D. Todd Christofferson and Judge John J. SiricaDuring the Watergate investigation, Elder Christofferson was a young 28-year-old law clerk for Judge John J. Sirica. He was also among the first to listen to President Nixon’s White House tapes. He once referred to Watergate as “a scandal’s scandal.” When Nixon went to court to block a subpoena ordering him to produce all tapes relevant to Watergate, the legal argument landed in the courtroom of Judge John Sirica of the U.S. District Court for the District of Columbia. It was Judge Sirica who said that Nixon had to surrender the tapes.

Elder Christofferson began his clerkship two weeks before the Watergate burglars were indicted in Sirica’s courtroom. Due to events and the clerk’s contributions, Sirica asked him to extend his one-year clerkship to what eventually became 28 months. Elder Christofferson recalls, “Both the judge and I were really surprised to hear that tapes existed. We didn’t have the initial sense there would be a subpoena he would have to rule on. But just the fact they existed … if the meetings between John Dean (Nixon’s White House counsel) and the president were taped, this would tell us who was telling the truth, because they had directly opposite recollections.”

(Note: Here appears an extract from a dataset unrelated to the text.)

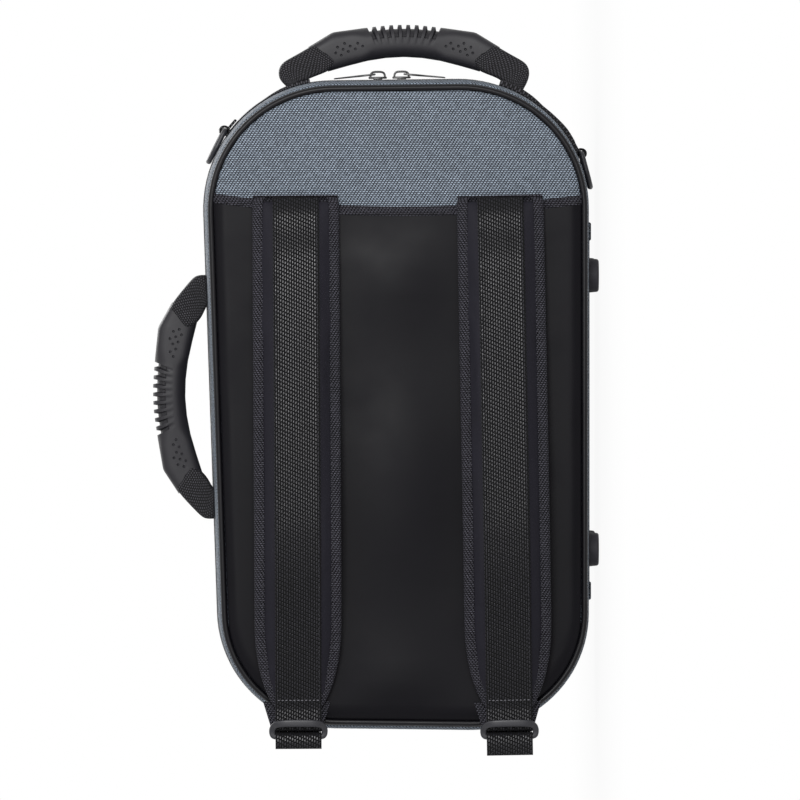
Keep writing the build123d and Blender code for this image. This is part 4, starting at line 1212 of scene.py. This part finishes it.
@dataclass
class Strap:
    """One shoulder strap, from its sewn fold to the ladder lock.

    Attributes:
        label: Which of the two straps this is.
        z: Height of its fold's middle.
        lean: How far it leans, in degrees.
        flap: How far the running end hangs below the pad.
        fold_x: Where its fold is.
        end_x: Where its pad ends.
        seat: Distance from mid-depth to the inner face at the fold.
        standoff: How far its knee stands off the sleeve.
        thickness: Thickness of the pad's middle.
        edge: Thickness of its bound edge.
        half_width: Half its width.
        tape: Width of the binding.
        webbing: Width of the webbing.
        over: How far its rounded head reaches over the fold.
        head: Length over which the head rounds off.
        raised: How far the webbing's middle lies over the pad.
        bar_drops: Distance from the pad's end to the lock's middle bar and to its lower bar.
        bar_radii: Radius of those two bars.
        bar_out: Distance of the middle bar from mid-depth.
        slack: Gap between a bar and the webbing round it.
        lock_drop: Distance from the pad's end to the line that the contour is drawn from.
        stations: Shares of length, of stand-off, of thickness and of half width.
        contour: The lock's right half: outer and inner edge, across and along, and distance out.
    """

    label: str
    z: float
    lean: float
    flap: float
    fold_x: float = 132.5
    end_x: float = -197.0
    seat: float = 84.7
    standoff: float = 15.0
    thickness: float = 9.0
    edge: float = 4.4
    half_width: float = 28.5
    tape: float = 7.0
    webbing: float = 30.0
    over: float = 3.4
    head: float = 12.0
    raised: float = 0.75
    bar_drops: Pair = (12.2, 19.3)
    bar_radii: Pair = (1.2, 1.6)
    bar_out: float = 90.09
    slack: float = 0.3
    lock_drop: float = 8.2
    stations: tuple[tuple[float, float, float, float], ...] = (
        (0.0, 0.0, 0.55, 1.0), (0.05, 0.05, 0.75, 1.0), (0.12, 0.2, 1.0, 1.0), (0.4, 0.68, 1.0, 1.0),
        (0.6, 0.95, 1.0, 1.0), (0.67, 1.0, 1.0, 1.0), (0.74, 0.93, 1.0, 1.0), (0.86, 0.5, 1.0, 0.99),
        (0.92, 0.27, 0.9, 0.9), (0.965, 0.16, 0.7, 0.75), (1.0, 0.09, 0.49, 0.56),
    )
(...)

What Woodward wanted to discuss with Elder Christofferson was, “What was it like to hear a U.S. president commit a crime when the world waited to know whether he had?” He spoke to Sirica, who died in 1992, but has never received a firsthand account of the moment when the two men listened to the tapes. He said, “I’ve heard stories of the first moment Judge Sirica heard some of these tapes, and what his reaction was. His reaction was, as I understand it, he was appalled that the president of the United States was ordering all kinds of illegal activity. He said, ‘we can’t have this.’ There was a trial subpoena for the tapes, and Sirica said it had to go forward.”

Elder Christofferson spoke about the experience in 2017 at Oxford University. The Deseret News covered the talk and interviewed him about what happened. He said, “Judge Sirica and I were shocked. The judge and I couldn’t believe, didn’t want to believe what we were hearing, and he passed me a note suggesting we rewind the tape and listen again. Up to this point, we both still hoped that the president was not really involved, but this was indisputable.” He continued, “Even now, I remember the sense of disillusionment and sadness. This was some months before Nixon’s resignation, but we knew then that the president would be impeached if he did not resign first.” Just two weeks after the Supreme Court ruled in Judge Sirica’s favor, Richard M. Nixon resigned as President of the United States.

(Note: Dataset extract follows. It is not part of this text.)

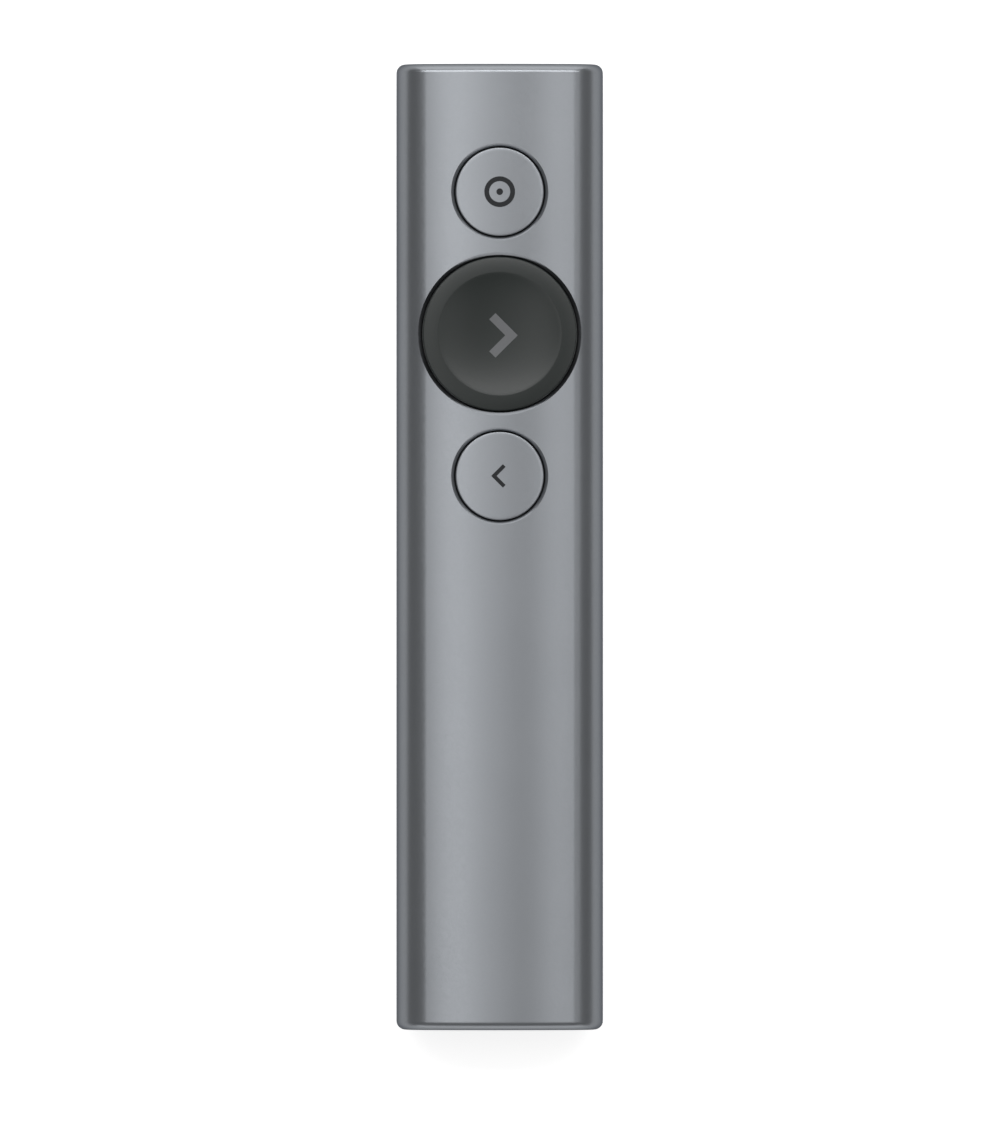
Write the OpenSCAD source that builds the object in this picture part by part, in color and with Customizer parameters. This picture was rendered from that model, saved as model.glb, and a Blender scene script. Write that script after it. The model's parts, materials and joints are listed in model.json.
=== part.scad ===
// Wireless presentation clicker: an oval aluminium tube with three keys on its
// front face and a plug-in radio receiver that docks in its tail.
// X runs across the body, +Y towards the nose, +Z out of the front face.
// The origin is under the middle of the body, on the flat of its back.

/* [Body tube] */
// Length of the tube over its rounded ends
body_l = 131.3; // [128:0.1:160]
// Width of the tube
body_w = 28.1; // [27.5:0.1:34]
// Thickness of the tube, from the flat of the back to the middle of the front
body_t = 12.1; // [12:0.1:15]
// Wall of the tube
wall = 1.3; // [1.25:0.05:1.5]
// How far the front falls from its middle line to the top of the rounded sides
crown_drop = 0.925; // [0.8:0.005:1.1]
// Depth of the flat on the back
back_flat = 0.15; // [0.1:0.05:0.3]
// Rounding of the outer edge at both ends
end_r = 1.2; // [0.5:0.05:1.2]

/* [Keys] */
// Middle of the pointer key, from the nose end
pointer_from_nose = 17.4; // [15:0.1:19]
// Distance from one key to the next
key_pitch = 19.3; // [19:0.1:23.4]
// Diameter of the pointer and back keys
small_key_d = 12; // [10:0.1:14.4]
// Diameter of the next key
next_key_d = 21; // [17.5:0.1:21.4]
// Gap between a small key and its hole
small_key_gap = 0.2; // [0.15:0.05:0.4]
// Gap between the next key and its hole
next_key_gap = 0.2; // [0.2:0.05:0.4]
// Travel of the pointer and back keys
small_travel = 0.4; // [0.2:0.05:0.45]
// Travel of the next key
next_travel = 0.5; // [0.2:0.05:0.5]
// Thickness of the metal face on a small key
small_face_t = 1; // [0.8:0.05:1.2]
// How far a key face lies below the crown of the tube
key_sink = 0.05; // [0:0.05:0.2]
// Diameter of the thumb dish in the next key
dish_d = 16.8; // [13:0.1:17]
// Depth of the thumb dish
dish_depth = 0.9; // [0.4:0.05:0.95]
// How steeply the rim round the dish falls away, in degrees
rim_slope = 5; // [2:0.5:12]
// Rounding of the rim's outer edge
rim_r = 0.2; // [0.2:0.05:0.5]

/* [Chassis] */
// Sliding gap between the chassis and the tube
slide_gap = 0.1; // [0.05:0.01:0.15]
// Wall of the lower tray
tray_t = 0.8; // [0.6:0.05:0.9]
// Thickness of the key plate in the upper frame
plate_t = 1; // [0.8:0.05:1.2]
// Side wall of the upper frame
frame_wall = 1.3; // [1:0.05:1.5]
// Thickness of the circuit board
board_t = 0.8; // [0.6:0.1:1]
// Outer diameter of the machine screws
screw_d = 1.4; // [1.2:0.1:1.6]
// Thickness of the cover that closes the nose
nose_cap_t = 1.2; // [0.8:0.1:1.6]
// Thickness of the plug behind the nose cover
nose_plug_t = 3.2; // [2.8:0.1:3.6]
// Thickness of the tray's end wall behind the plug
bulkhead_t = 2.4; // [1.8:0.1:2.6]

/* [Receiver and bay] */
// Width of the receiver's housing
receiver_w = 15.8; // [15:0.1:16]
// Thickness of the receiver's housing
receiver_t = 6.2; // [6.2:0.05:6.4]
// Length of the receiver, from its end cap to the tip of its plug
receiver_l = 32.2; // [30:0.1:38.7]
// Gap between the receiver and its bay
receiver_gap = 0.2; // [0.1:0.05:0.25]
// Wall of the bay
bay_wall = 0.7; // [0.6:0.05:0.75]
// How far the end pieces lie inside the ends of the tube
end_recess = 0.2; // [0.1:0.05:0.4]

/* [Battery] */
// Width of the battery cell
cell_w = 15; // [15:0.2:18]
// Thickness of the battery cell
cell_t = 3.8; // [3:0.1:4.6]

/* [Hidden] */
$fn = 48;
eps = 0.01;         // how far a cut, or a shape that is joined on, reaches past a face
slip = 0.05;        // gap of a guide, a push-in cover or a piece in its pocket
loose = 0.1;        // gap round a part that is dropped into place
thread_slip = 0.01; // radial gap of a screw in its pilot hole

// Section of the tube: two crown arcs joined by two side arcs, tangent where they meet
z_mid = (body_t - back_flat) / 2;
half_t = (body_t + back_flat) / 2;
side_r = half_t - crown_drop;
side_x = body_w / 2 - side_r;
crown_r = (pow(side_x, 2) + pow(half_t, 2) - pow(side_r, 2)) / (2 * crown_drop);
crown_c = crown_r - half_t;
blend_a = atan2(crown_c, side_x);
crown_steps = 10;
side_steps = 24;

// Height of the front surface, or of a surface that lies inset under it, at x
function front_z(x, inset = 0) =
    abs(x) < (crown_r - inset) * cos(blend_a)
    ? z_mid - crown_c + sqrt(pow(crown_r - inset, 2) - x * x)
    : z_mid + sqrt(pow(side_r - inset, 2) - pow(abs(x) - side_x, 2));

// Height of the back's surface, mirrored from the front's, at x
function back_z(x, inset = 0) = 2 * z_mid - front_z(x, inset);

// Half the width of the section, or of one inset in it, at height z on the rounded sides
function half_w(z, inset = 0) = side_x + sqrt(pow(side_r - inset, 2) - pow(z - z_mid, 2));

// Standard sizes of the receiver's plug and of the charging port
plug_w = 12;
plug_t = 4.5;
plug_l = 11.8;
plug_sheet = 0.3;
port_w = 8.94;
port_h = 3.26;
port_l = 7.35;
port_sheet = 0.25;

// Ends, keys and receiver along the body
y_nose = body_l / 2;
y_tail = -body_l / 2;
pointer_y = y_nose - pointer_from_nose;
next_y = pointer_y - key_pitch;
back_y = next_y - key_pitch;
nose_cap_y = y_nose - end_recess - nose_cap_t;
nose_plug_y = nose_cap_y - nose_plug_t;
bulkhead_y = nose_plug_y - bulkhead_t;
bezel_t = 1.6;
bezel_y = y_tail + end_recess;
sleeve_y = bezel_y + bezel_t;
receiver_y = bezel_y + slip;
receiver_tip_y = receiver_y + receiver_l;
tip_gap = 0.3;
bay_end_t = 1.2;
bay_end_y = receiver_tip_y + tip_gap;
tray_y = bay_end_y + bay_end_t;
board_y = tray_y + loose;
board_end_y = bulkhead_y - loose;
port_y = bay_end_y + loose;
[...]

In 2015, Elder Christofferson published Some Lessons from Watergate. In the treatise, he describes the important and spiritual lessons he learned during this tumultuous time:

[T]he religious voice remains a critical part of the on-going dialogue that establishes society’s foundational values and obligations. . .. Secular and religious citizens of goodwill must work together to affirm the highest and best principles in their respective worldviews—virtues such as honesty, civility, generosity, respecting the law, and doing to others as you would have them do to you.  . . .

You and I know that the purpose of life is not to ‘while away’ our lives in pursuit of pleasure before we chemically expire. We are God’s great work and glory, and so He has much higher plans for our lives if we are willing.

In 2017, after speaking about Watergate at Oxford, Elder Christofferson made the following post on Facebook:

The life lesson I took away from this experience [Watergate] was that my hope for avoiding the possibility of a similar catastrophe in my own life lay in never making an exception—always and invariably submitting to the dictates of an ethical conscience. Putting one’s integrity on hold, even for seemingly small acts in seemingly small matters, places one in danger of losing the benefit and protection of conscience altogether. A weak conscience, and certainly a numbed conscience, opens the door for “Watergates,” be they large or small, collective or personal—disasters that can hurt and destroy both the guilty and the innocent.